There are no apparent or sharply visible ideological differences between Ellison and Perez. As Jeff Stein recently noted for Vox about Perez:
He was an ardent foe of the Iraq War within weeks of it being declared; he has longstanding connections to the labor movement and the “Fight for $15” minimum wage campaign; he’s widely considered Obama’s most liberal Cabinet member; union leaders have loved his work.
None of that brings into focus the core neoliberal ideas Mirowski has laid out — ideas that box in human beings as mere cogs in a universal machine, whose glory they celebrate. Here are three more core ideas along those lines, all illustrating that when neoliberal ideas are pursued all the way, they conclude with the principle that ordinary citizens do not and should not matter:
The first of these is that corporations can do no wrong, by definition. The second is that the market, when correctly engineered and promoted by experts, will always provide solutions to problems caused by the market in the first place. There is always “an app for that.”

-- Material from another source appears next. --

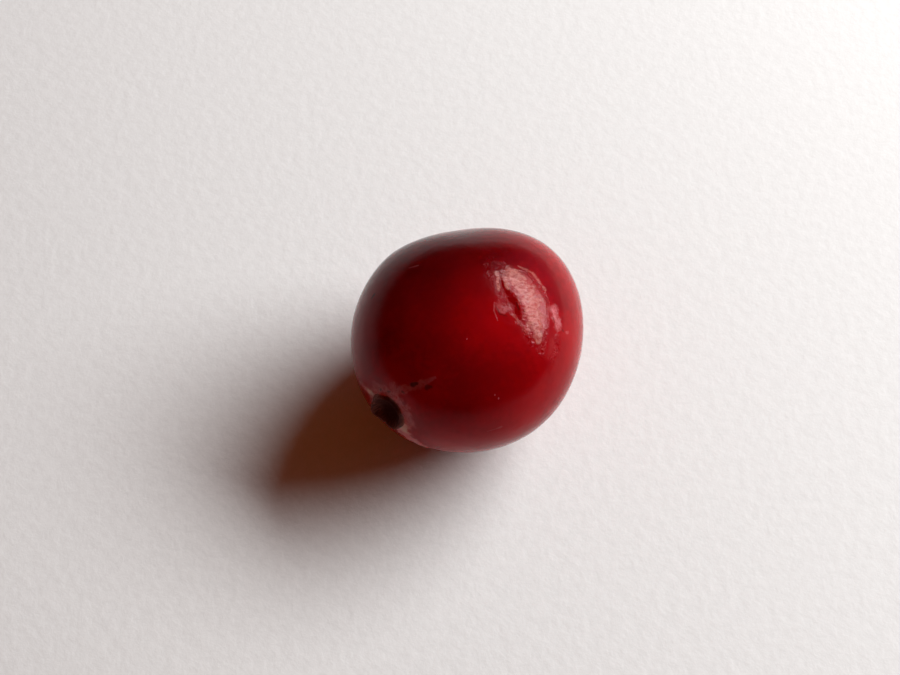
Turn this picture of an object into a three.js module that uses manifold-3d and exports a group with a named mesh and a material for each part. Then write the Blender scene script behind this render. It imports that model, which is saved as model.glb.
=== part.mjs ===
import * as THREE from 'three';
import { mergeVertices } from 'three/addons/utils/BufferGeometryUtils.js';
import Module from 'manifold-3d';

// A ripe cranberry lying on its side. It grew as one piece, so it is one solid.
// Lengths are in millimetres, angles in degrees, and +Z is up.
// The fruit's own axis runs along X: the blossom end, with its dried calyx, looks towards -X
// and the stem end towards +X. The finished fruit then leans so that the calyx is raised.
// The origin is at the middle of the finished fruit's box, on the surface it rests on.

// Body: an egg-ended ellipsoid, a little flattened, that lies almost level.
const HALF_LENGTH = 7;
const HALF_WIDTH = 6.45;
const HALF_HEIGHT = 5.5;
const SKEW = -2.5; // how far round the long axis lies from the calyx, seen from above
const DROOP = 9; // how far the long axis dips below the calyx
const STEM_TAPER = 0.03; // share of the radius that moves from one end to the other
const SHOULDER = 0.013; // share of the radius that squares the shoulders
const CALYX_LIFT = 10; // how far the calyx end is raised as the fruit lies
const FLAT_DEPTH = 0.16; // how far the skin is flattened where the fruit rests

// Low swells and dips that keep the outline from being round. Each points from the middle of
// the body: azimuth about Z from +X, elevation above the X-Y plane.
const SWELLS = [
  { azimuth: -5, elevation: 40, height: 0.2, spread: 15 }, // broad shoulder over the stem end
  { azimuth: -85, elevation: 65, height: -0.2, spread: 20 }, // flatter patch on the near top
  { azimuth: -55, elevation: 35, height: 0.15, spread: 20 }, // fuller side below that patch
  { azimuth: 50, elevation: 35, height: -0.1, spread: 10 }, // dent beside the shoulder
  { azimuth: 90, elevation: 15, height: 0.1, spread: 10 }, // fuller far side
  { azimuth: -175, elevation: -35, height: 0.1, spread: 10 }, // lower shoulder of the calyx end
];

// Blossom end: a shallow basin, the dried four-lobed crown of the calyx, and the hollow in it.
// A reach is measured along the skin from the middle of the calyx.
const BASIN_RADIUS = 1.9;
const BASIN_DEPTH = 0.28;
const CROWN_RADIUS = 1.1;
const CROWN_WALL = 0.15;
const CROWN_HEIGHT = 0.33;
const HOLLOW_DEPTH = 0.34;
const LOBES = 4;
const LOBE_TURN = 39; // turn of the first lobe about X, from +Z towards +Y
const LOBE_RISE = 0.2; // share of the crown's height that comes and goes with the lobes
const LOBE_SPREAD = 0.07; // share of the crown's radius that does

// Stem end: a small dimple round the corky scar left by the stalk.
const DIMPLE_RADIUS = 1.2;
const DIMPLE_DEPTH = 0.2;
const SCAR_RADIUS = 0.5;
const SCAR_WALL = 0.12;
const SCAR_HEIGHT = 0.16;
const SCAR_PIT = 0.14;

// Mesh: rings round the axis, close together over the calyx and the scar.
const CALYX_RINGS = [0, 0.3, 0.55, 0.75, 0.87, 0.97, 1.07, 1.17, 1.28, 1.42, 1.65, 2, 2.45];
const SCAR_RINGS = [0, 0.2, 0.36, 0.5, 0.64, 0.85, 1.2, 1.7];
const BODY_RINGS = 24;
const SEGMENTS = 60;

const SKIN_COLOUR = 0x7a0610;
const SKIN_ROUGHNESS = 0.28;

const wasm = await Module();
wasm.setup();

const radians = THREE.MathUtils.degToRad;
const hump = (distance, spread) => Math.exp(-0.5 * (distance / spread) ** 2);

for (const swell of SWELLS) {
  const level = Math.cos(radians(swell.elevation));
  swell.direction = new THREE.Vector3(
    level * Math.cos(radians(swell.azimuth)),
    level * Math.sin(radians(swell.azimuth)),
    Math.sin(radians(swell.elevation)),
  );
}

// Turns a direction from the calyx's axis to the body's own long, wide and high axes.
const toBodyAxes = new THREE.Quaternion()
  .setFromEuler(new THREE.Euler(0, radians(-DROOP), radians(SKEW), 'ZYX'))
  .invert();

// Distance from the middle of the body to its skin, along a unit direction.
function bodyRadius(direction) {
  const { x } = direction;
  const axes = direction.clone().applyQuaternion(toBodyAxes);
  const ellipsoid = 1 / Math.hypot(axes.x / HALF_LENGTH, axes.y / HALF_WIDTH, axes.z / HALF_HEIGHT);
  const taper = STEM_TAPER * (5 * x ** 3 - 3 * x) / 2;
  const shoulders = SHOULDER * (8 * x ** 4 - 8 * x ** 2 + 1);
  const swelling = SWELLS.reduce((sum, { direction: middle, height, spread }) =>
    sum + height * hump(direction.angleTo(middle), radians(spread)), 0);
  return ellipsoid * (1 + taper + shoulders) + swelling;
}

// Height of the blossom end's relief over the body, at a reach and a turn about the axis.
function calyxRelief(reach, turn) {
  const lobes = Math.cos(LOBES * (turn - radians(LOBE_TURN)));
  const crownRadius = CROWN_RADIUS * (1 + LOBE_SPREAD * lobes);
  const crown = CROWN_HEIGHT * (1 + LOBE_RISE * lobes) * hump(reach - crownRadius, CROWN_WALL);
  const hollow = HOLLOW_DEPTH * (1 - THREE.MathUtils.smoothstep(reach, 0, crownRadius));
  return crown - hollow - BASIN_DEPTH * hump(reach, BASIN_RADIUS / 2);
}

// The same for the stem end, whose scar is round.
function scarRelief(reach) {
  const rim = SCAR_HEIGHT * hump(reach - SCAR_RADIUS, SCAR_WALL);
  const pit = SCAR_PIT * hump(reach, SCAR_RADIUS / 2);
  return rim - pit - DIMPLE_DEPTH * hump(reach, DIMPLE_RADIUS / 2);
}

// Unit sphere turned about X, with its rings where the fruit needs them.
function ringedSphere() {
  const calyxAngles = CALYX_RINGS.map((reach) => reach / HALF_LENGTH);
  const scarAngles = SCAR_RINGS.map((reach) => Math.PI - reach / HALF_LENGTH).reverse();
  const start = calyxAngles.at(-1);
  const step = (scarAngles[0] - start) / BODY_RINGS;
  const bodyAngles = Array.from({ length: BODY_RINGS - 1 }, (_, ring) => start + (ring + 1) * step);
  const profile = [...calyxAngles, ...bodyAngles, ...scarAngles]
    .map((angle) => new THREE.Vector2(Math.sin(angle), -Math.cos(angle)));
  return new THREE.LatheGeometry(profile, SEGMENTS).rotateZ(-Math.PI / 2);
}

// The whole fruit, with its middle at the origin and its axis along X.
function fruitGeometry() {
  const geometry = ringedSphere();
  const points = geometry.attributes.position;
  const point = new THREE.Vector3();
  for (let index = 0; index < points.count; index += 1) {
    point.fromBufferAttribute(points, index).normalize();
    const calyxReach = HALF_LENGTH * Math.acos(THREE.MathUtils.clamp(-point.x, -1, 1));
    const scarReach = HALF_LENGTH * Math.PI - calyxReach;
    const turn = Math.atan2(point.y, point.z);
    const relief = calyxRelief(calyxReach, turn) + scarRelief(scarReach);
    point.multiplyScalar(bodyRadius(point) + relief);
    points.setXYZ(index, point.x, point.y, point.z);
  }
  return geometry;
}

// three.js geometry to a manifold solid, and back.
function toSolid(geometry) {
  const bare = geometry.clone().deleteAttribute('normal').deleteAttribute('uv');
  const merged = mergeVertices(bare);
  return new wasm.Manifold(new wasm.Mesh({
    numProp: 3,
    vertProperties: new Float32Array(merged.attributes.position.array),
    triVerts: new Uint32Array(merged.index.array),
  }));
}

function toGeometry(solid) {
  const mesh = solid.getMesh();
  const geometry = new THREE.BufferGeometry();
  geometry.setAttribute('position', new THREE.BufferAttribute(mesh.vertProperties, 3));
  geometry.setIndex(new THREE.BufferAttribute(mesh.triVerts, 1));
  geometry.computeVertexNormals();
  return geometry;
}

// Leans the fruit, sinks it by the depth of its flat and cuts it level there.
function restOnFlat(geometry) {
  geometry.rotateY(radians(CALYX_LIFT));
  geometry.computeBoundingBox();
  const middle = geometry.boundingBox.getCenter(new THREE.Vector3());
  geometry.translate(-middle.x, -middle.y, -geometry.boundingBox.min.z - FLAT_DEPTH);
  const width = 4 * HALF_LENGTH;
  const ground = new THREE.BoxGeometry(width, width, width).translate(0, 0, -width / 2);
  return toGeometry(toSolid(geometry).subtract(toSolid(ground)));
}

const skin = new THREE.MeshStandardMaterial({
  color: SKIN_COLOUR,
  roughness: SKIN_ROUGHNESS,
  metalness: 0,
});

const berry = new THREE.Mesh(restOnFlat(fruitGeometry()), skin);
berry.name = 'berry';

const cranberry = new THREE.Group();
cranberry.name = 'cranberry';
cranberry.add(berry);

export default cranberry;
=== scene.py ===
import math

import bpy
import numpy as np
from bpy.props import FloatProperty, FloatVectorProperty, IntProperty, PointerProperty
from mathutils import Matrix, Quaternion, Vector, noise


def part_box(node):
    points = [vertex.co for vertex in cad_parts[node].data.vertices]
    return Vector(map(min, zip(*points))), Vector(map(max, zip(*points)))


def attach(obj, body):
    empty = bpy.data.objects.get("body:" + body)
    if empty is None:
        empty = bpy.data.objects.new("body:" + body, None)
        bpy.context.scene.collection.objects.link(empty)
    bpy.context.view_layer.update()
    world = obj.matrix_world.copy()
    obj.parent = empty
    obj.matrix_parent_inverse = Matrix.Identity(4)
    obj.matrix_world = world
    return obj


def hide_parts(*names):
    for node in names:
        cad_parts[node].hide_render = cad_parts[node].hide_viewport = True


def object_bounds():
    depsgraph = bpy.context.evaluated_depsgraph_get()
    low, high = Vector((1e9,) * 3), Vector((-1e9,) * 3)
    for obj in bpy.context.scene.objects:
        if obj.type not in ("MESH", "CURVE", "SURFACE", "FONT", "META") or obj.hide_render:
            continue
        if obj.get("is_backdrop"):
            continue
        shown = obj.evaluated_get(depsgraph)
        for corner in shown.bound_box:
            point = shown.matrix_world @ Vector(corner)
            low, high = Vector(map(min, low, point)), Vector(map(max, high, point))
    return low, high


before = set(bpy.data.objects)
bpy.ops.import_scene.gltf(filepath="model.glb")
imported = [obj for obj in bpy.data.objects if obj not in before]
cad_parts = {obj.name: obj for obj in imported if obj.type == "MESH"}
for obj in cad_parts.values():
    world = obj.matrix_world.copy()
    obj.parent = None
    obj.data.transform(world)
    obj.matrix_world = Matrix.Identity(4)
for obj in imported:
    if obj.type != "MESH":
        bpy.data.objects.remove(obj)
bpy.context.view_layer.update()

bl_info = {
    "name": "Cranberry",
    "version": (1, 0, 0),
    "blender": (4, 5, 0),
    "location": "3D Viewport > Sidebar > Cranberry",
    "description": "Builds a ripe cranberry lying on its side, and a plain stage to look at it on",
    "category": "Add Mesh",
}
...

Finally and crucially, there is no difference between what is and what should be: “Free” markets should be (normatively) and are (positively) the most efficient economic system, the most just way of doing politics, the most empirically true description of human behavior and the most ethical and moral way to live. Which explains and justifies why the neoliberal conception of a “free” market should be, and increasingly is, universally enforced around the world.
What the Democratic Party desperately needs is a root-and-branch rejection of the entire neoliberal worldview. It stands against its core constituents at every turn. I’m not arguing that a race for party chair should be interpreted as a contest about all the above themes and ideas. Contesting core ideological questions is not really the party chair’s job.
But the job can and should be about creating space and capacity for the party to reinvent itself, challenging those ideas from the bottom up — which is what Keith Ellison promises to do. If the Democrats can't do that, then perhaps the party deserves to die, so that something more suited to the urgent needs of the day can take its place, as the Republican Party replaced the Whigs during the national crisis that led up to the Civil War.